Problem -
Both end lines count: copy exactly from the line that contains "block(*sink_x, sink_y[0], sink_y[0]" to the line that contains "record = json.load(file)", and only those lines.

Data records -

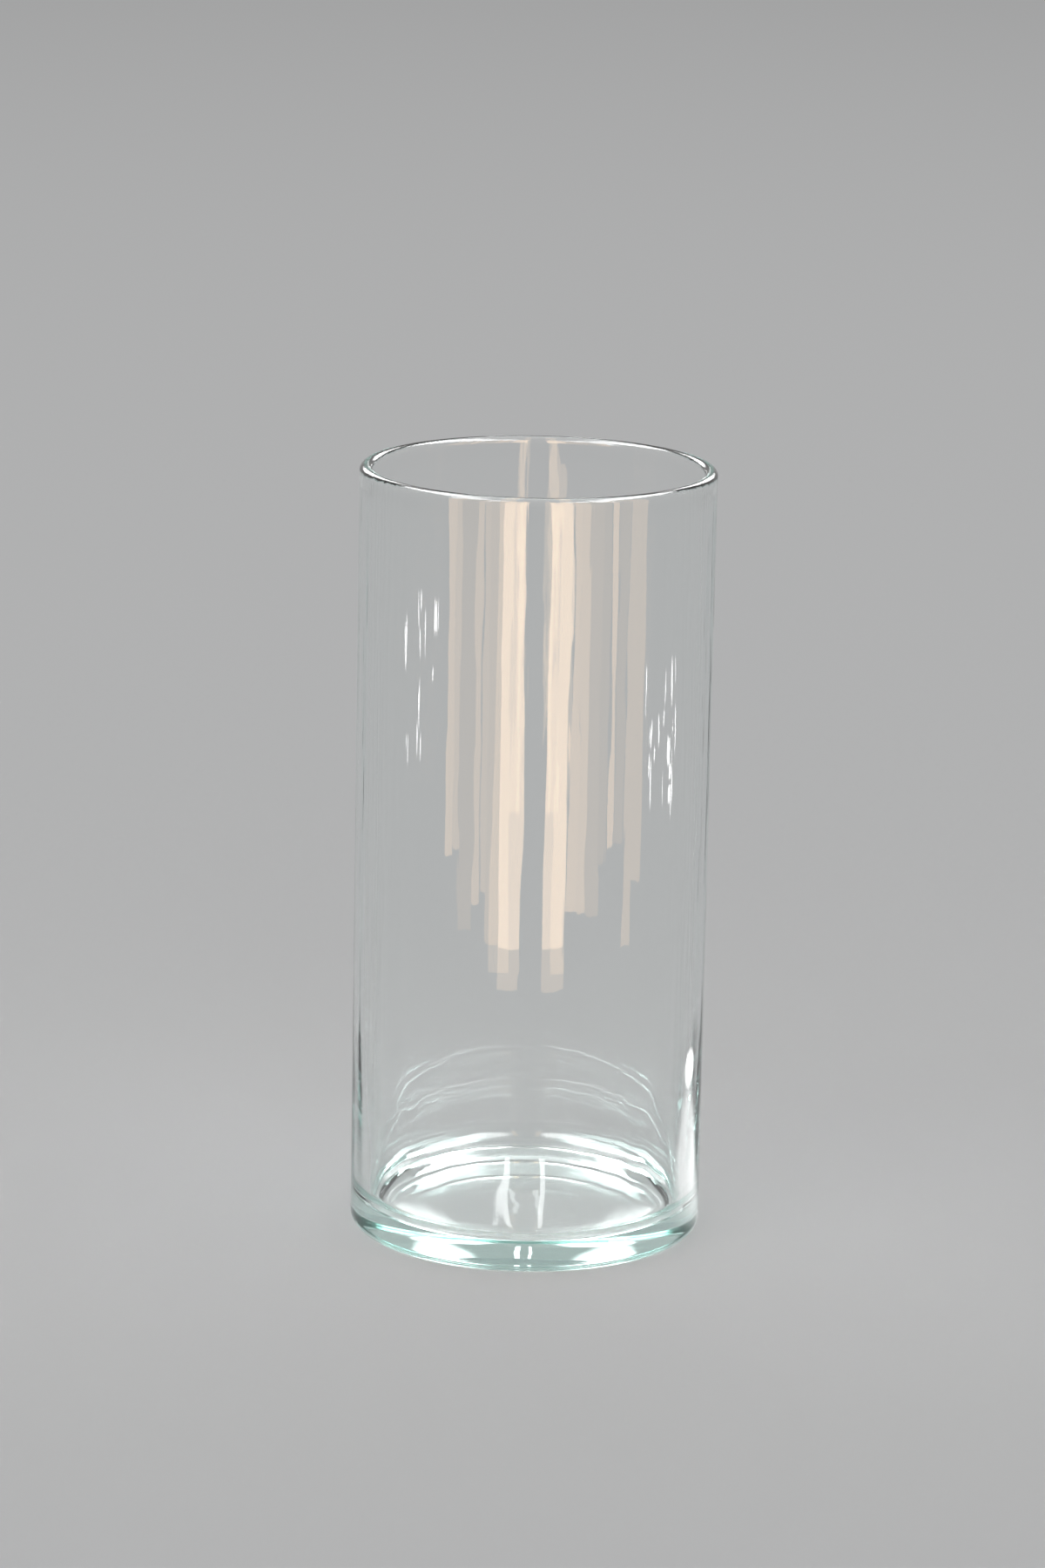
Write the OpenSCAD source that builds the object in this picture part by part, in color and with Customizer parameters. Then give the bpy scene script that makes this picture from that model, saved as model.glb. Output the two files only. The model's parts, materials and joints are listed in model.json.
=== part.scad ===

--

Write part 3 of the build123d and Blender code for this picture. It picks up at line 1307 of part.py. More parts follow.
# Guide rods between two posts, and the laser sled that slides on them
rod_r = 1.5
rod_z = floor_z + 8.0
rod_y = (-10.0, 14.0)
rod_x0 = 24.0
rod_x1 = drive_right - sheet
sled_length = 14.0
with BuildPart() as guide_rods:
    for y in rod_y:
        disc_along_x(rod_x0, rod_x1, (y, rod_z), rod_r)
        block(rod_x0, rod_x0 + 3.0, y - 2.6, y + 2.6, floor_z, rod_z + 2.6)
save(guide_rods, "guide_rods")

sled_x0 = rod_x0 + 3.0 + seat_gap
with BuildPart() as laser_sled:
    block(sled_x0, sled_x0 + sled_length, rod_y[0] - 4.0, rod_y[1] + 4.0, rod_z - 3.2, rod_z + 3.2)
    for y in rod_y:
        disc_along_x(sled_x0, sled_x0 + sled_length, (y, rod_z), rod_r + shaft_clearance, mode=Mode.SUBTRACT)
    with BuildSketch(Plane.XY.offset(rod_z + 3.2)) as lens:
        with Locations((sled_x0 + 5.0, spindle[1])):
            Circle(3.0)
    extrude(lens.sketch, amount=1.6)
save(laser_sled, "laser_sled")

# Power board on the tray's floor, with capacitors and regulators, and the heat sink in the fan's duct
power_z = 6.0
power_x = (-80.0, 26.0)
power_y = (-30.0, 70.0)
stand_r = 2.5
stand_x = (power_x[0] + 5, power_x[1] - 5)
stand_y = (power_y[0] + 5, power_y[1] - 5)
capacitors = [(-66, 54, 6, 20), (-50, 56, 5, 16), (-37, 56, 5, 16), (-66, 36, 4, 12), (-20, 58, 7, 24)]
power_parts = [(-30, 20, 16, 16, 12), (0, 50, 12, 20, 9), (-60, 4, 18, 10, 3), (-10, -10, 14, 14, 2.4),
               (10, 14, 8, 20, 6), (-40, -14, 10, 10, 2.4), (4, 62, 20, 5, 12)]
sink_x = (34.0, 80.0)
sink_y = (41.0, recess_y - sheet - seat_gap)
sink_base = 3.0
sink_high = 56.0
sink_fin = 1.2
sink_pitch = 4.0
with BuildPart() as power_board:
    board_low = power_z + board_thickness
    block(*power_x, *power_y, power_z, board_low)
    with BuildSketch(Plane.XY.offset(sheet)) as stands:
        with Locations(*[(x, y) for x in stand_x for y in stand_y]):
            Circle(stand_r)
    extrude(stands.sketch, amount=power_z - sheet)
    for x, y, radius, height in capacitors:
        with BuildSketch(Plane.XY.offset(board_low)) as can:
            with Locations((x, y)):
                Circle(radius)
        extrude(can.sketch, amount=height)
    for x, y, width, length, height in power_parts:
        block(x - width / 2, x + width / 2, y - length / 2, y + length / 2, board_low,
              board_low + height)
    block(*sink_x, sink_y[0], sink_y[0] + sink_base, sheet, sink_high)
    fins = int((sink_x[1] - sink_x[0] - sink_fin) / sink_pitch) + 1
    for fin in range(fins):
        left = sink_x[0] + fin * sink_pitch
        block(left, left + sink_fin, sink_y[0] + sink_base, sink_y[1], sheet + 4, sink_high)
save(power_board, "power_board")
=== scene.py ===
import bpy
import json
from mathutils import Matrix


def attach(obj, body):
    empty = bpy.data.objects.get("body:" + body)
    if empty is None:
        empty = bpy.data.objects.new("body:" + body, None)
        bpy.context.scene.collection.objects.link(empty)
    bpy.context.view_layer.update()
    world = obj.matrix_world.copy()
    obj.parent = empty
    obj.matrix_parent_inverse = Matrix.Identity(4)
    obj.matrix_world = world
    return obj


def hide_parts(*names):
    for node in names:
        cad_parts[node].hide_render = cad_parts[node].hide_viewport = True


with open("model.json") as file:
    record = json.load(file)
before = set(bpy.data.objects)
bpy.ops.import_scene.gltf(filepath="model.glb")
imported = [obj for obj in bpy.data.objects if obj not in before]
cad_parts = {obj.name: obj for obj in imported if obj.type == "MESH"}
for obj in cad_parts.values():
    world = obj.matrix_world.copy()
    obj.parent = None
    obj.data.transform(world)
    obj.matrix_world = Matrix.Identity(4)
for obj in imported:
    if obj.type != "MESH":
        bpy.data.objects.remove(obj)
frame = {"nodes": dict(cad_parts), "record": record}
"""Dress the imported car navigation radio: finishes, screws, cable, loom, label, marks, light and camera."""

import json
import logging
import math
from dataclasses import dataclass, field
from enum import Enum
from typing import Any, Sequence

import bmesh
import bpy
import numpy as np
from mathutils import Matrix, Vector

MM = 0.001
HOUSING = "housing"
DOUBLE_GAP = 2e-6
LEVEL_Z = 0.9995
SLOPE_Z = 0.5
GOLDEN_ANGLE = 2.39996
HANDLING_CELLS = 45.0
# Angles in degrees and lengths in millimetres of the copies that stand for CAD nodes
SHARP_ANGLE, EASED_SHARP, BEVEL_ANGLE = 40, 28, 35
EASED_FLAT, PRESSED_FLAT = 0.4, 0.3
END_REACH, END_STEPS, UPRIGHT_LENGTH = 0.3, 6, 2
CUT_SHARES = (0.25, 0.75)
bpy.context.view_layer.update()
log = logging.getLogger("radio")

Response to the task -
    block(*sink_x, sink_y[0], sink_y[0] + sink_base, sheet, sink_high)
    fins = int((sink_x[1] - sink_x[0] - sink_fin) / sink_pitch) + 1
    for fin in range(fins):
        left = sink_x[0] + fin * sink_pitch
        block(left, left + sink_fin, sink_y[0] + sink_base, sink_y[1], sheet + 4, sink_high)
save(power_board, "power_board")
=== scene.py ===
import bpy
import json
from mathutils import Matrix


def attach(obj, body):
    empty = bpy.data.objects.get("body:" + body)
    if empty is None:
        empty = bpy.data.objects.new("body:" + body, None)
        bpy.context.scene.collection.objects.link(empty)
    bpy.context.view_layer.update()
    world = obj.matrix_world.copy()
    obj.parent = empty
    obj.matrix_parent_inverse = Matrix.Identity(4)
    obj.matrix_world = world
    return obj


def hide_parts(*names):
    for node in names:
        cad_parts[node].hide_render = cad_parts[node].hide_viewport = True


with open("model.json") as file:
    record = json.load(file)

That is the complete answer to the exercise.